At a Women’s Political Union’s suffrage meeting, she delivered her speech China’s Submerged Half where she voiced her convictions about the idea that all children should have the same learning opportunities regardless of their race or gender. In her address, she stated, “They have received so little education if any at all (…) despite these limitations, the Chinese women of the future who with unbound feet and untrammeled minds, will face a new dazzling era.”
Part of her motivation was to take what she learned from the women’s suffrage movement in America to advocate for women’s rights in China. Lee’s dream of opening an all girl’s school stemmed from her mother’s inability to receive an education.
In 1917, the orator attended another suffrage parade. Later that year, white women were granted the right to vote in New York.
After graduating from Barnard, Mabel Lee attended Columbia Teachers College and became the first Chinese woman to receive a Ph.D. in economics in the U.S.—a significant accomplishment because at the time, Columbia only accepted a limited number of women to their graduate school.
Even with all her studies, she still found time to support the feminist movement. Mabel Lee spoke with multiple suffrage groups where they included her, but excluded Black women. For instance, the National American Woman Suffrage Association (NAWSA) was led by suffragist Carrie Chapman Catt who rejected Black women from joining the group because she believed that was the only way to appeal to Southern legislators. During this time, suffragists like Catt prioritized the rights of white women. Meanwhile, most of them welcomed Lee by asking her to deliver speeches and lead marches.
However, not everyone accepted Mabel Lee and her activism. As a suffragette, she faced sexism, and as a Chinese woman, she faced racism from the Chinese Exclusion Act. Articles that praised her were often tinged with backhanded compliments that perpetuate harmful stereotypes about Chinese women. One newspaper article called her, “a hopeless little suffragette” of the “Chop Suey District.” Nonetheless, the women’s suffrage movement was successful, and the 19th Amendment was passed in 1920, granting white women the right to vote.
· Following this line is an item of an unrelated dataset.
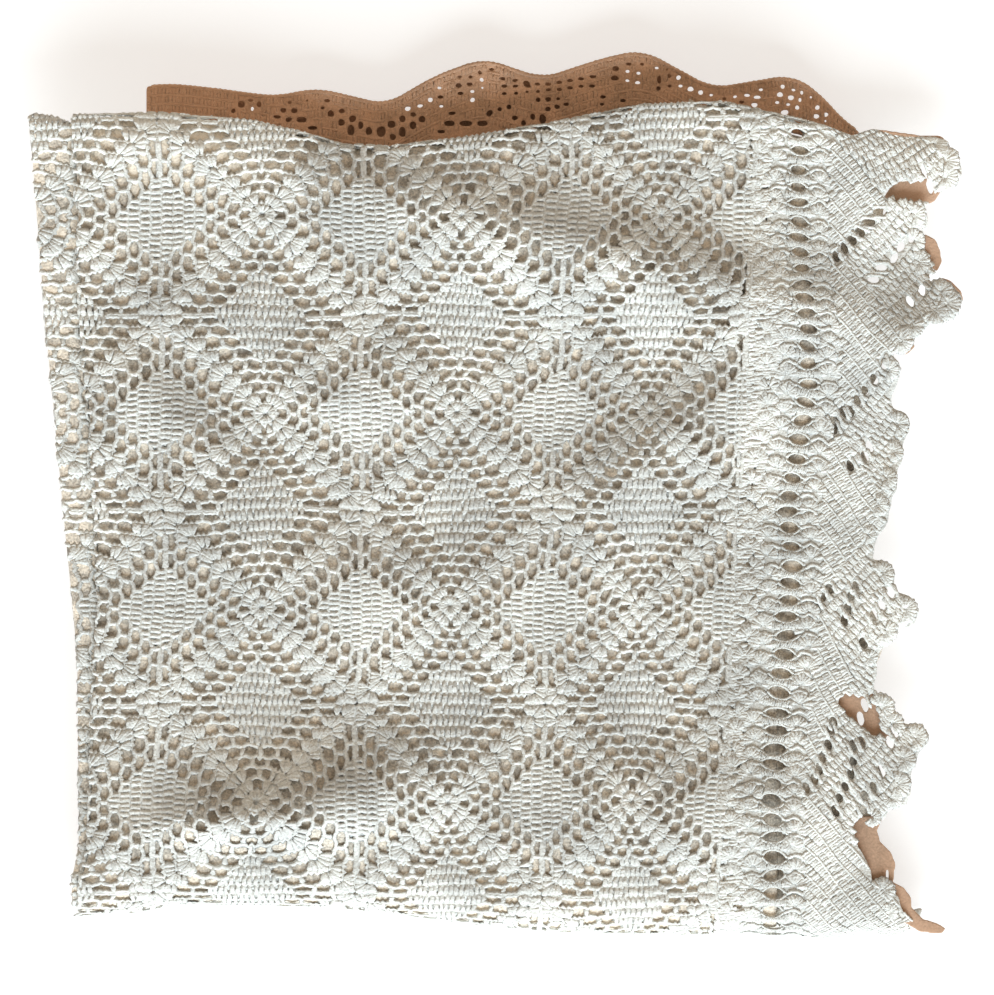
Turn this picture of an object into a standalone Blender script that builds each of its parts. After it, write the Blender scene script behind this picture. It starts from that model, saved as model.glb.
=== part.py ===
"""Folded crochet bedspread: one cotton cloth of joined squares with a rippled border,
folded in four across its width and then twice in half along its length."""

import math

import bmesh
import bpy
import numpy as np
from mathutils.geometry import delaunay_2d_cdt

MM = 0.001
NAME = "crochet_bedspread"

# The cloth and how tightly it is stacked.
PLY_THICKNESS = 2.4 * MM
PLY_PITCH = 3.5 * MM
HALF_PITCH = PLY_PITCH / 2
SURFACE = PLY_THICKNESS / 2

# Height of the middle of each bundle of four plies, in ply pitches, from the bottom up.
LEG_LEVELS = {"bottom": 2, "second": 6, "third": 10, "top": 14}
PLY_OFFSETS = {"outer": 1.5, "second": 0.5, "third": -0.5, "inner": -1.5}

# How the cloth is cut up along its width: flat lengths and steps of each stretch.
# The four plies run from the right border to the left fold, back, and so on.
ACROSS = (
    ("outer border", 115 * MM, 4),
    ("outer ply", 390 * MM, 7),
    ("first left fold", math.pi * HALF_PITCH, 4),
    ("second ply", 405 * MM, 3),
    ("right fold", math.pi * HALF_PITCH, 4),
    ("third ply", 420 * MM, 3),
    ("second left fold", math.pi * HALF_PITCH, 4),
    ("inner ply", 405 * MM, 3),
    ("inner border", 115 * MM, 2),
)
# The same along its length, from the end that lies lowest.
ALONG = (
    ("bottom", 500 * MM, 3),
    ("outer near fold", math.pi * 6 * PLY_PITCH, 8),
    ("top", 455 * MM, 7),
    ("far fold", math.pi * 2 * PLY_PITCH, 6),
    ("third", 455 * MM, 3),
    ("inner near fold", math.pi * 2 * PLY_PITCH, 5),
    ("second", 500 * MM, 3),
)

# Outlines of the folded stack seen from above, millimetres.
# Far fold, the top edge of the main stack: x, y.
FAR_EDGE = (
    (-284, 238), (-264, 235), (-254, 230), (-202, 231), (-148, 227), (-118, 220), (-92, 212), (-64, 211),
    (-16, 217), (38, 226), (86, 236), (134, 238), (158, 233), (200, 223), (214, 218), (226, 222), (269, 216),
)
# Near fold, the bottom edge: x, y.
NEAR_EDGE = (
    (-261, -254), (-220, -252), (-190, -246), (-100, -248), (-58, -253), (-10, -259),
    (38, -263), (92, -265), (152, -264), (200, -267), (224, -264), (245, -267), (269, -263),
)
# Left fold of the outer ply: y, x.
OUTER_LEFT_EDGE = (
    (-251, -257), (-212, -247), (-122, -244), (-62, -241), (-2, -243), (50, -247), (100, -251), (227, -256),
)
# Left fold of the inner ply, which shows as a strip beside the outer one: y, x.
INNER_LEFT_EDGE = (
    (-251, -261), (-212, -251), (-98, -252), (-64, -255), (-14, -260), (62, -267), (100, -271), (230, -281),
)
# Right border of the outer ply on top, tips and notches of its ripples: y, x.
TOP_BORDER_EDGE = (
    (-263, 269), (-209, 225), (-146, 255), (-116, 228), (-62, 245), (-32, 226), (14, 231), (40, 238),
    (68, 236), (121, 280), (165, 262), (181, 257), (199, 280), (215, 268),
)
# Free end of the outer ply of the second bundle, which shows past the far fold: x, y.
FREE_END_EDGE = (
    (-211, 246), (-200, 248), (-170, 245), (-134, 240), (-108, 245), (-66, 235), (-38, 252), (-8, 263),
    (28, 251), (64, 263), (88, 268), (130, 245), (154, 249), (178, 253), (190, 246), (202, 234), (214, 220),
    (240, 214),
)
BORDER_SEAM_X = ((-242, 134), (-62, 143), (226, 158))
RIGHT_FOLD_X = 166

# The ripples of the border that stay inside the stack.
RIPPLE_PERIOD = 86
RIPPLE_STEPS = 9
HIDDEN_BORDER = {"bottom": (228, 6, 20), "second": (224, 8, 55), "third": (230, 8, 0), "top": (234, 9, 30)}
HIDDEN_END = {"bottom": (226, 6, 30), "second": (227, 5, 10)}

# How far the left folds of the other bundles lie inside those of the top one: at the
# near fold and at the far end.
LEFT_INSET = {"bottom": (9, 52), "second": (6, 46), "third": (5, 8), "top": (0, 0)}
LEFT_INSET_RAMP = (60, 225)

# Past the right fold only half of the plies are left, so they sink together.
SINK_RAMP = (150, 232)
SUNK_GAP = 1.7
RUFFLE_DROP = 3.5 * MM

# Soft folds of the top ply: x, y, half-length, half-widths of the far and near slopes, turn in
# degrees, height, in mm.
SWELLS = (
    (-141, -203, 88, 34, 24, 14, 24.0),
    (70, 140, 220, 27, 36, -15, 17.0),
    (98, 28, 74, 21, 32, 40, 13.0),
    (-200, 50, 80, 18, 30, -41, 9.0),
    (-82, 61, 42, 34, 18, 0, 7.0),
    (-178, -10, 46, 22, 36, 0, 6.0),
    (-88, -50, 75, 26, 46, -5, 8.0),
    (-166, 106, 60, 24, 34, 0, 5.5),
    (110, -190, 80, 30, 30, 0, 6.0),
)
SWELL_FADE = 28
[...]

It wasn’t until the Voting Rights Act in 1965 that all women could vote regardless of their race. After this accomplishment, Mabel Lee’s plan was to move back to China to start a girl’s school and advocate for equal educational opportunities like she’d always dreamed of. However, when her father passed away in 1924, she went back to the U.S. to take care of her mother and take over her father’s ministry at Morningside Mission.
Subsequently, Lee became the minister of the first Chinese Baptist Church. The Baptist Mission Society wanted to sell the property, but refused to sell it and cede power to Mabel Lee because she was “unordained” and a Chinese woman. Ultimately, she wanted the property to belong to the church, but it wasn’t until one of the members of the Baptist Mission Society passed away in 1944 that she was able to acquire the title for this property.
Furthermore, Lee established the Chinese Christian Center to pay tribute to her father’s legacy. The community center provided services such as a kindergarten, free healthcare, English language classes and free job training.
Overall, Mabel Ping-hua Lee is an inspiring figure because she worked hard to promote women’s suffrage in the U.S. even though the outcome did not benefit her until years later. In fact, there is no evidence that suggests that she ever participated in a U.S. election or became an American citizen when the Chinese Exclusion Act was repealed in 1943.
Mabel Lee’s legacy is still around today. When voters are casting their ballots, they can remember one of the activists who fought for women’s suffrage. On July 24th, 2018, by an act of Congress, the post office on Doyer Street in NYC’s Chinatown was renamed in her honor.